I hope that we do so, before it's too late. But the danger is of course that Trump will just seize on the resulting economic crisis to consolidate even more power and crack down on dissent. When he discovers that the results of his own trade war are making him look bad, say, he may simply resort to even more extreme measures to try to silence the media and his critics. The words of Robinson Jeffers came to mind, from his 1925 poem "Shine, Perishing Republic":
While this America settles in the mould of its vulgarity, heavily thickening to empire,
And protest, only a bubble in the molten mass, pops and sighs out, and the mass hardens [...]
Indeed, vulgarity and empire seem the watchwords of the moment. Jeffers's poem may be a hundred years old this year, but it encapsulates our time. Our republic is rapidly becoming a gaudy and mean empire, with our nation's proud foreign policy tradition and alliance system being remade before our eyes into Trump's crude conception of a vulgar scramble for zero-sum power.

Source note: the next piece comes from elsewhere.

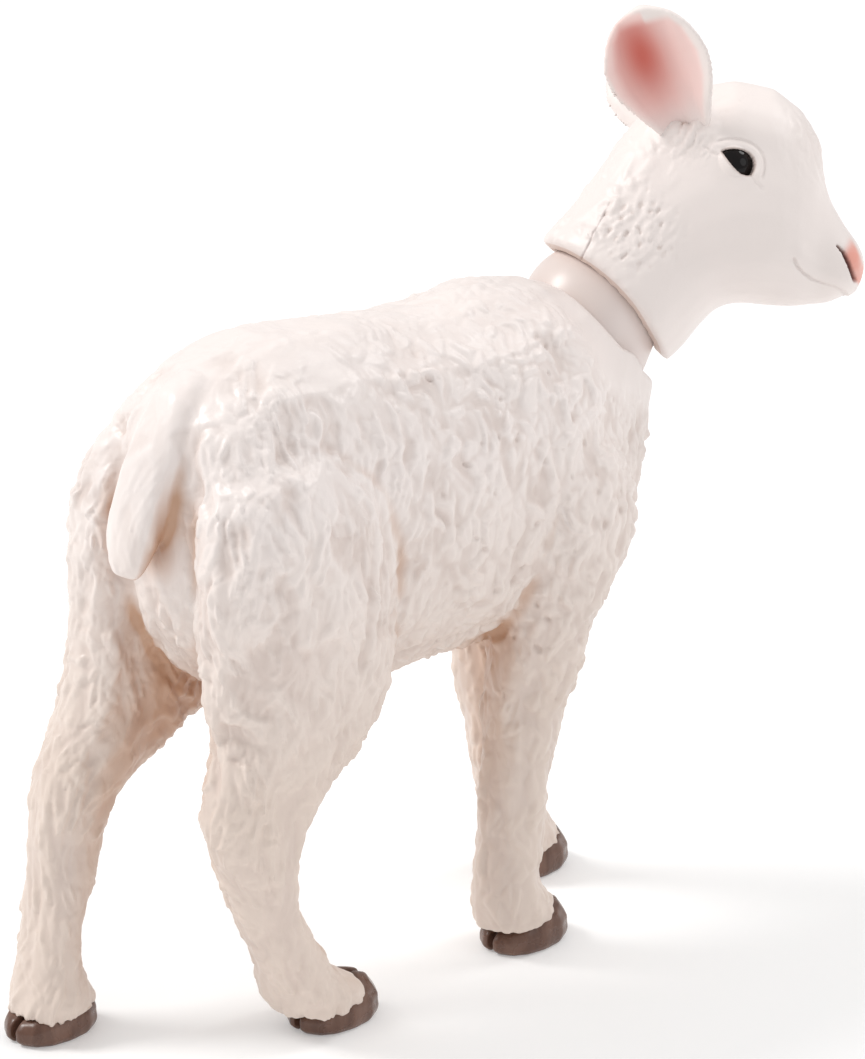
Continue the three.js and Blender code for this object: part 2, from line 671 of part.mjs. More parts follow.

As a fellow poetic observer of the national scene—Ralph Waldo Emerson in this case—wrote decades before that—of another American foray into empire—anyone who prates of "better arts and life" in our great land should go and look at what we are now doing to our neighbors. Emerson could well have been writing of Trump's new tariffs on Mexico: "Go, blindworm, go,/ Behold the famous States/ Harrying Mexico/ With rifle and with knife!"
To all those still trying to find some rationale for Trump's actions, or some tortured means to defend his decisions as somehow benefiting the nation or serving our long-term interests—I say to them, with Emerson: Go, blindworm, go! Behold the famous States harrying Canada and Mexico—with these gratuitous self-defeating costs!